If no when field is specified, the application is always included. If the expression evaluates to anything other than "true", the application is skipped.

Note

When expressions use Go's text/template syntax. You can combine conditions with and, or, and not -- for example: {{ and (eq .OS "linux") (eq .Distro "arch") }}.

The workflow

The typical tidydots workflow has three steps:

1. Initialize

Run tidydots init <path> once per machine to tell tidydots where your dotfiles repository lives. This creates an app config at ~/.config/tidydots/config.yaml.

2. Configure

Edit tidydots.yaml in your dotfiles repo to describe the applications, config entries, and packages you want to manage. You can do this by hand or use the interactive TUI (run tidydots with no arguments).

3. Restore

Run tidydots restore to create symlinks from target locations to your backup files. Use tidydots restore -n first to preview what will happen.
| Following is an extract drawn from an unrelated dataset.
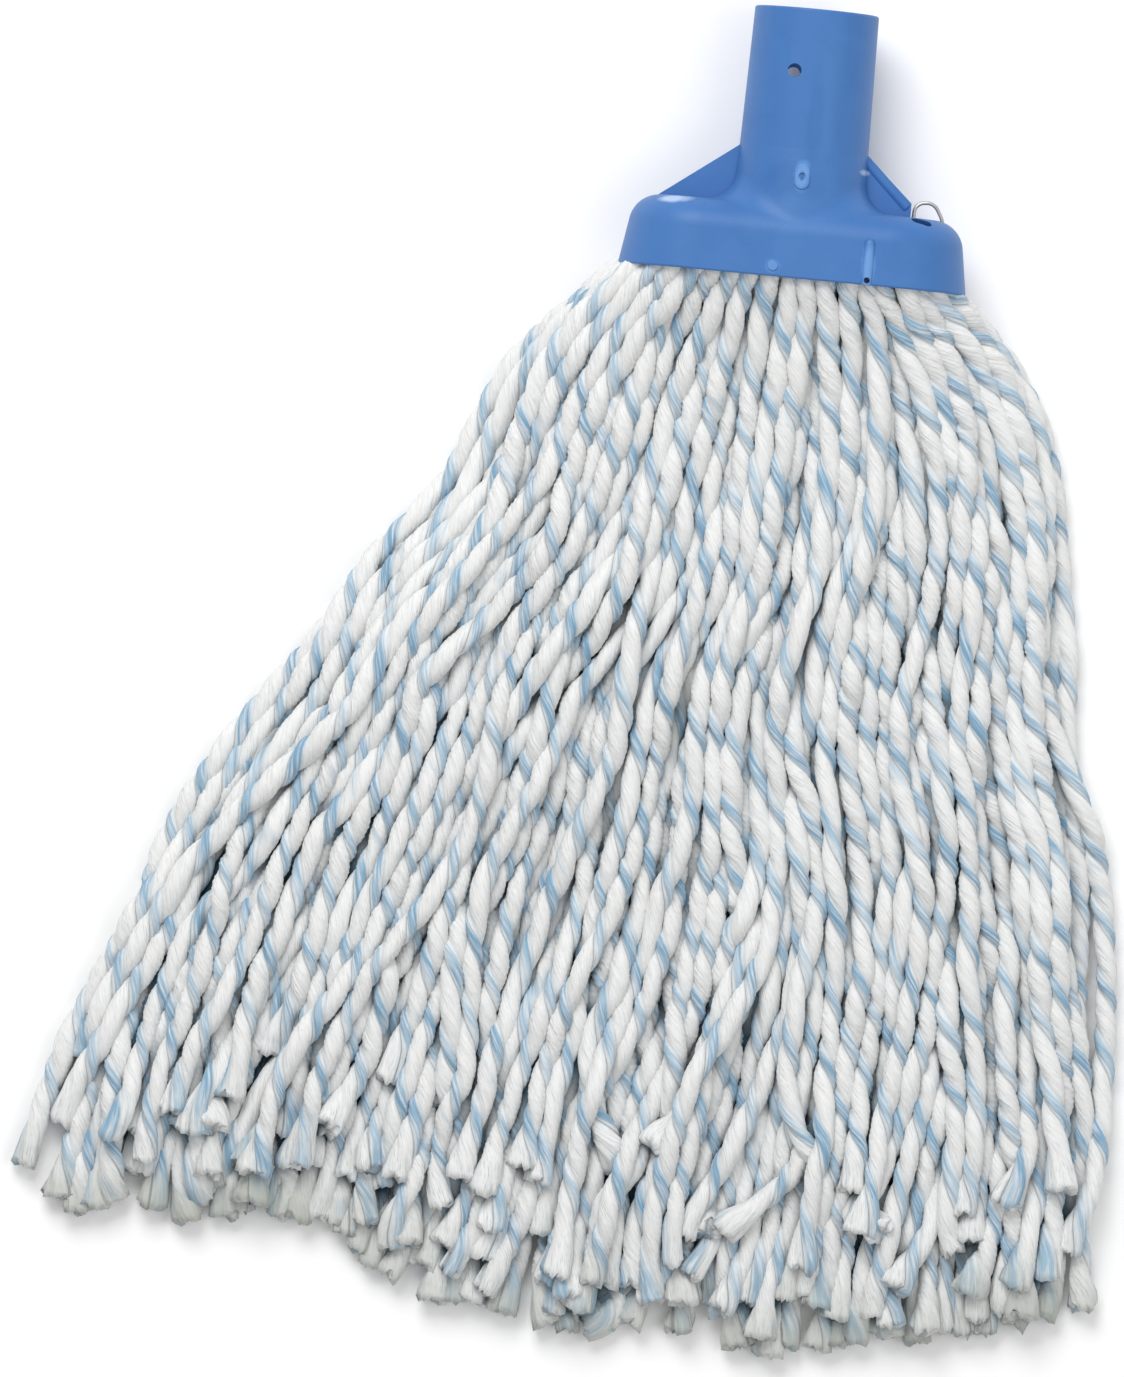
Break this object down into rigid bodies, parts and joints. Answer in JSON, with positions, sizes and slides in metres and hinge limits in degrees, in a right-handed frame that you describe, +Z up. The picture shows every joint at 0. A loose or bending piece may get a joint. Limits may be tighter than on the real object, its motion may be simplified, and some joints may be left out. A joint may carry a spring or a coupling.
{
  "type": "string mop head",
  "caption": "String mop head: a round tapered handle socket with an oval skirt, and long limp twisted yarn fanning out of it, with cut ends.",
  "frame": {"origin": "centre of the handle socket's mouth", "axes": "+Y out of the socket's mouth towards the handle, +X along the skirt to the right as seen from the front, +Z up off the floor, towards the front of the head as it lies"},
  "size_m": [0.2874, 0.3579, 0.041],
  "materials": {
    "shell_plastic": "moulded blue polypropylene, semi-gloss, with faint flow marks",
    "wire": "drawn galvanised wire, dull",
    "yarn": "twisted yarn, a fat white side of two merged plies and one thinner light blue ply, matt and slightly hairy"
  },
  "bodies": {
    "yarn": {"yarn_lock_11": "yarn", "yarn_lock_12": "yarn", "yarn_lock_13": "yarn", "yarn_lock_14": "yarn", "yarn_lock_15": "yarn", "yarn_lock_16": "yarn", "yarn_lock_17": "yarn", "yarn_lock_21": "yarn", "yarn_lock_22": "yarn", "yarn_lock_23": "yarn", "yarn_lock_24": "yarn", "yarn_lock_25": "yarn", "yarn_lock_26": "yarn", "yarn_lock_27": "yarn", "yarn_lock_31": "yarn", "yarn_lock_32": "yarn", "yarn_lock_33": "yarn", "yarn_lock_34": "yarn", "yarn_lock_35": "yarn", "yarn_lock_36": "yarn", "yarn_lock_37": "yarn"},
    "socket": {"socket_shell": "shell_plastic", "binding_wire": "wire", "yarn_fold_1": "yarn", "yarn_fold_2": "yarn", "yarn_fold_3": "yarn", "yarn_fold_4": "yarn", "yarn_fold_5": "yarn", "yarn_fold_6": "yarn", "yarn_fold_7": "yarn"}
  },
  "joints": [
    {"name": "socket_tilt", "type": "hinge", "parent": "yarn", "child": "socket", "pos_m": [0, -0.091, 0], "axis": [1, 0, 0], "range_deg": [0, 75]}
  ]
}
For packages, run tidydots install to install all configured packages using the appropriate package manager for your system.

            tidydots.yaml               tidydots restore
  [Define] ----------------> [Review] ------------------> [Symlinks created]
  your config                 dry-run                      configs in place
                              tidydots restore -n

This cycle repeats whenever you add a new application, change a target path, or set up a new machine. The restore operation is idempotent -- running it multiple times is safe, and it will skip entries that are already correctly symlinked.